The sand and dust fall around the vent in a circular pattern, but, over the course of days or weeks, wind carries lighter particles farther from the vent, producing the observed fan-like pattern on the surface of the ice.
Over time, the scientists theorize, the same mechanism produces spidery veins in the ground below the ice.
"This high pressure gas, as it digs up the dirt and sand, is also digging into the ground, forming channels," Titus said. "As these channels form, it becomes the preferred path of the vent."
In subsequent years, the gas tends to follow the same channels, meaning many geysers erupt in the same place year after year. The researchers are still trying to determine how much pressure the geysers release and how high they might shoot.
This study does not mark the first time scientists have speculated about the existence of such geysers on other planets.

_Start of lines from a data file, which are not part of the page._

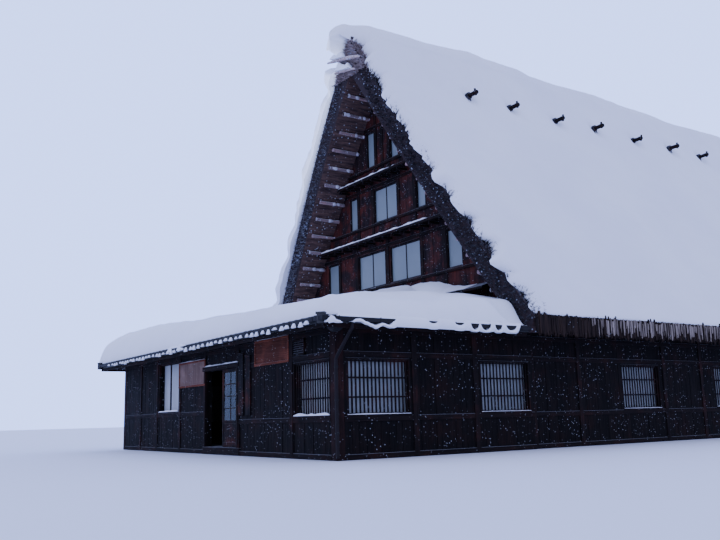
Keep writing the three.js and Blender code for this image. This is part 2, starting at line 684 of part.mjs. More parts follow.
function downPipe() {
  const top = ANNEX_EAVE_Z - GUTTER.drop - GUTTER.depth - GAP;
  const x = eaveRight + GAP + GUTTER.width / 2;
  const postX = ANNEX.right + CORNER_POST.out + PIPE.stand;
  const route = new THREE.CurvePath();
  const stops = [
    [x, PIPE.outletY, top],
    [x, PIPE.outletY, top - PIPE.drop],
    [postX, PIPE.outletY, PIPE.kneeZ],
    [postX, PIPE.outletY, PIPE.footZ],
  ].map((p) => new THREE.Vector3(...p));
  for (let i = 0; i < stops.length - 1; i += 1) route.add(new THREE.LineCurve3(stops[i], stops[i + 1]));
  const section = new THREE.Shape();
  section.absarc(0, 0, PIPE.radius, 0, 2 * Math.PI);
  const pipe = new THREE.ExtrudeGeometry(section, {
    steps: PIPE.steps,
    curveSegments: PIPE.sides,
    extrudePath: route,
    bevelEnabled: false,
  });
  piece("downpipe", "gutter", pipe);
}

thatchSlopes();
ridgeCap();
roofSnow();
gables();
gableFrame();
longWalls();
backWall();
floors();
annexRoof();
annexSnow();
annexWalls();
cornerPosts();
annexReturn();
annexFloor();
entrance();
signs();
pentRoof();
gutterRun();
downPipe();

export default root;
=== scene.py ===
"""A steep thatched farmhouse under deep snow, dressed around its fixed frame.

Metres, +X to the right of the gable, +Y back along the ridge, +Z up. The origin is on the ground
under the middle of the front gable wall.
"""

from __future__ import annotations

import json
import logging
import math
import random
import sys
from collections.abc import Callable, Iterable, Sequence
from dataclasses import asdict, dataclass, field
from enum import Enum
from typing import Any

import bmesh
import bpy
from mathutils import Matrix, Vector, noise

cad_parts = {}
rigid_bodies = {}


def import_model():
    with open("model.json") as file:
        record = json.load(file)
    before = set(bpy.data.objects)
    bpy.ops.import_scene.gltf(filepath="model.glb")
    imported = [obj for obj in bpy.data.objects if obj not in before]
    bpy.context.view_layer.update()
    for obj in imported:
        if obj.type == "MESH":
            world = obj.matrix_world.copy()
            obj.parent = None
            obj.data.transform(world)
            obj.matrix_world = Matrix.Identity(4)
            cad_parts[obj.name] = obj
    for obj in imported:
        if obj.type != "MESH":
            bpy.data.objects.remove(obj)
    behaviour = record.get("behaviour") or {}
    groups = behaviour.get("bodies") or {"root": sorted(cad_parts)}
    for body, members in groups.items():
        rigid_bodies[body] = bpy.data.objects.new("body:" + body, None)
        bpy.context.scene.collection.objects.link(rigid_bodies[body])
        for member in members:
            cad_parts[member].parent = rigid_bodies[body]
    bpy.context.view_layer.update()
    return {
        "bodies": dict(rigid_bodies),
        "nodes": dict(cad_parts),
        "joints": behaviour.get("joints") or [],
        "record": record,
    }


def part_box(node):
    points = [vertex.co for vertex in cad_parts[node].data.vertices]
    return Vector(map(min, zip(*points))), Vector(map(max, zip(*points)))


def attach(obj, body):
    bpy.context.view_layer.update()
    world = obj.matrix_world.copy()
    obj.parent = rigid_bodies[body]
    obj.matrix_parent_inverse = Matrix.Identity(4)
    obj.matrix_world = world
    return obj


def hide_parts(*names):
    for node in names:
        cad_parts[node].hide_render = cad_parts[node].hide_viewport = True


log = logging.getLogger("farmhouse")

Rgb = tuple[float, float, float]
Span = tuple[float, float]
Place = tuple[float, float, float]
Waves = tuple[Place, ...]
Grid = list[list[Vector]]

TONE = "tone"

# The corners of a square, one way round
SQUARE = ((-1, -1), (1, -1), (1, 1), (-1, 1))

# Where the needle poles stand along the ridge, and how high
POLES: tuple[Span, ...] = (
    (2.4, 11.43), (4.3, 11.37), (6.55, 11.32), (8.7, 11.44), (10.95, 11.34), (13.3, 11.43), (15.3, 11.39)
)


class Body(Enum):
    """Bodies of the frame that pieces ride on."""

    HOUSE = "house"
    DOOR = "entrance_door"


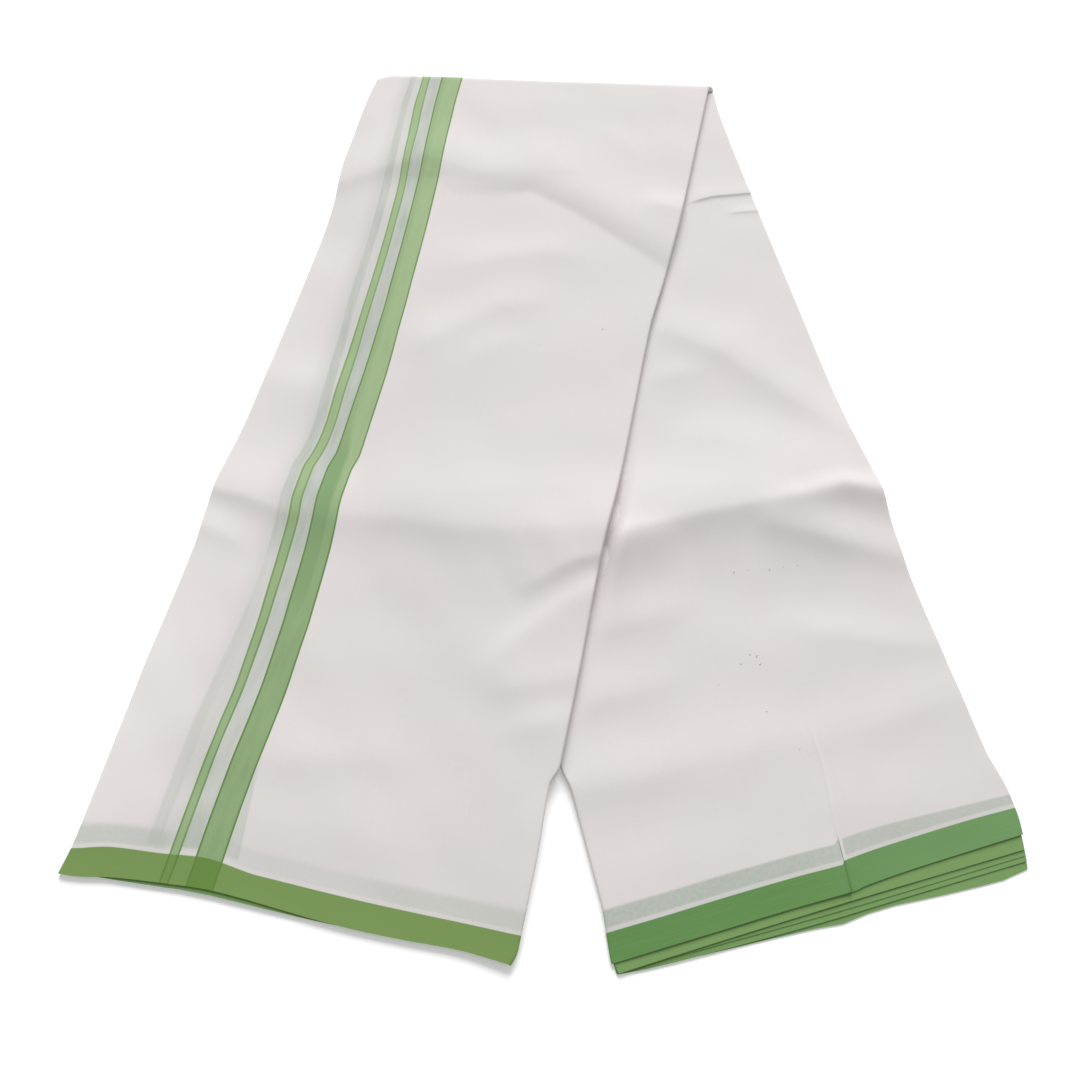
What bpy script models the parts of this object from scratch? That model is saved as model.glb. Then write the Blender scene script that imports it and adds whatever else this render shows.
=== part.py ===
"""Folded dhoti cloth: one white cotton length, pressed into a strip and folded once across.

The strip is folded over a line that crosses it at a slant, so its two legs spread in an
upside-down V. The front leg lies over the rear leg. Both hems end in the green selvedge.
Metres, +Z up. The cloth lies on Z = 0, the fold at the far side (+Y), the hems towards -Y.
"""

from collections import namedtuple
from math import cos, pi, radians, sin, tan

import bmesh
import bpy
import numpy as np
from mathutils import Matrix

# Driving dimensions of the folded cloth
STRIP_WIDTH = 0.252             # the folded strip, side edge to side edge
CLOTH_WIDTH = 1.270             # selvedge to selvedge, which runs along the strip
LEG_LENGTH = CLOTH_WIDTH / 2    # where the legs' middle lines meet, to the hem
LEG_LEAN = radians(13.5)        # each leg leans out by this
FOLD_SKEW = radians(3.8)        # the cross fold comes nearer towards its right end
FOLD_SET = 0.0032               # its bulge takes this much off the legs
BORDER = 0.0185                 # woven green selvedge

# The pile of layers, seen from the side
SHEET = 0.0010                  # wall that stands for one pressed bundle of thin cotton
SEAM = 0.0003                   # air between neighbouring walls
FACE_TOP = 0.0041               # top of a leg's outermost sheet
CORE_TOP = FACE_TOP - SHEET - SEAM  # top of what lies below it
REST_TOP = CORE_TOP - SHEET - SEAM  # top of the rear leg's lowest layers
FOLD_BORE = 0.0003              # radius left inside the cross fold
LIFT = FACE_TOP + 2 * FOLD_BORE  # the front leg's underside, where it lies on the rear leg
FOLD_TURN = 6                   # flat runs in the half turn of the cross fold
ROLL_CLEARANCE = 0.0008         # the rear leg's layers start just in front of that turn

# The upper leg comes down to the table beside the lower one
DROP_START = 0.006              # how far outside the lower leg's edge it begins to fall
DROP_RUN = 0.085                # how far it takes to reach the table

# The outermost sheet turns down over the pile at both side edges
CURL = 0.0024                   # radius of that turn
CURL_ARC = 3                    # runs in its quarter circle
CURL_FOOT = 0.0005              # its lower lip stays this far above the table
CORE_INSET = 0.0018             # hidden layers end this far inside the side edges
SLOT = 0.0025                   # depth of the grooves between the hidden layers' edges

FOLD_ROWS = 0.250               # rows are slanted like the fold, less and less, this far down
HEM_ROWS = 0.135                # rows take the hem's shape over this last stretch
COLUMNS = 13                    # runs across a leg
FLAT_COLUMNS = 5                # runs across the flat lower layers

WHITE = (0.76, 0.72, 0.71, 1.0)
GREEN = (0.155, 0.335, 0.085, 1.0)
SHARP = radians(40)             # edges sharper than this are shaded as edges

# How far a leg's rows run along it, from the fold to the hem, with what step
RowRun = namedtuple("RowRun", "until step")
ROW_RUNS = [
    RowRun(0.080, 0.0270),
    RowRun(0.170, 0.0150),
    RowRun(0.350, 0.0300),
    RowRun(0.434, 0.0120),
    RowRun(LEG_LENGTH - BORDER, 0.0300),
    RowRun(LEG_LENGTH, BORDER / 2),
]

# Side edges: where each edge runs across the strip, at stations along the leg
Edge = namedtuple("Edge", "along across")
FRONT_LEFT = [
    Edge(0.020, 0.0050), Edge(0.050, 0.0026), Edge(0.105, 0.0024), Edge(0.163, 0.0066),
    Edge(0.272, 0.0038), Edge(0.338, 0.0013), Edge(0.395, -0.0028), Edge(0.430, -0.0013),
    Edge(0.512, -0.0037), Edge(0.587, -0.0054), Edge(0.625, -0.0085), Edge(0.643, -0.0115),
]
FRONT_RIGHT = [
    Edge(-0.020, 0.2585), Edge(0.100, 0.2582), Edge(0.165, 0.2559), Edge(0.214, 0.2530),
    Edge(0.333, 0.2544), Edge(0.384, 0.2531), Edge(0.483, 0.2549), Edge(0.523, 0.2551),
    Edge(0.535, 0.2516), Edge(0.580, 0.2534), Edge(0.633, 0.2545),
]
REAR_LEFT = [
    Edge(-0.020, 0.0030), Edge(0.523, 0.0040), Edge(0.540, 0.0062), Edge(0.600, 0.0030),
    Edge(0.640, 0.0005),
]
REAR_RIGHT = [
    Edge(0.030, 0.2590), Edge(0.071, 0.2545), Edge(0.171, 0.2520), Edge(0.245, 0.2510),
    Edge(0.346, 0.2495), Edge(0.398, 0.2515), Edge(0.437, 0.2488), Edge(0.465, 0.2474),
    Edge(0.575, 0.2478), Edge(0.625, 0.2500), Edge(0.650, 0.2480),
]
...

In 1989, images showed that Neptune's moon Triton—which is covered by a layer of frozen nitrogen in the winter—is covered in plumes of dark material that could have been the product of geysers. At the time, some planetary scientists, including Robert Brown of the University of Arizona, hypothesized that if geysers were responsible, they might have been driven by a so-called "solid-state greenhouse effect."
"Because the ice is translucent, the sunlight rattles its way down and isn't absorbed until it gets to the dark material below," Brown said. "It's hard for the heat to get out because the over-layer traps it. It literally raises the temperature below the surface, much more than you would expect."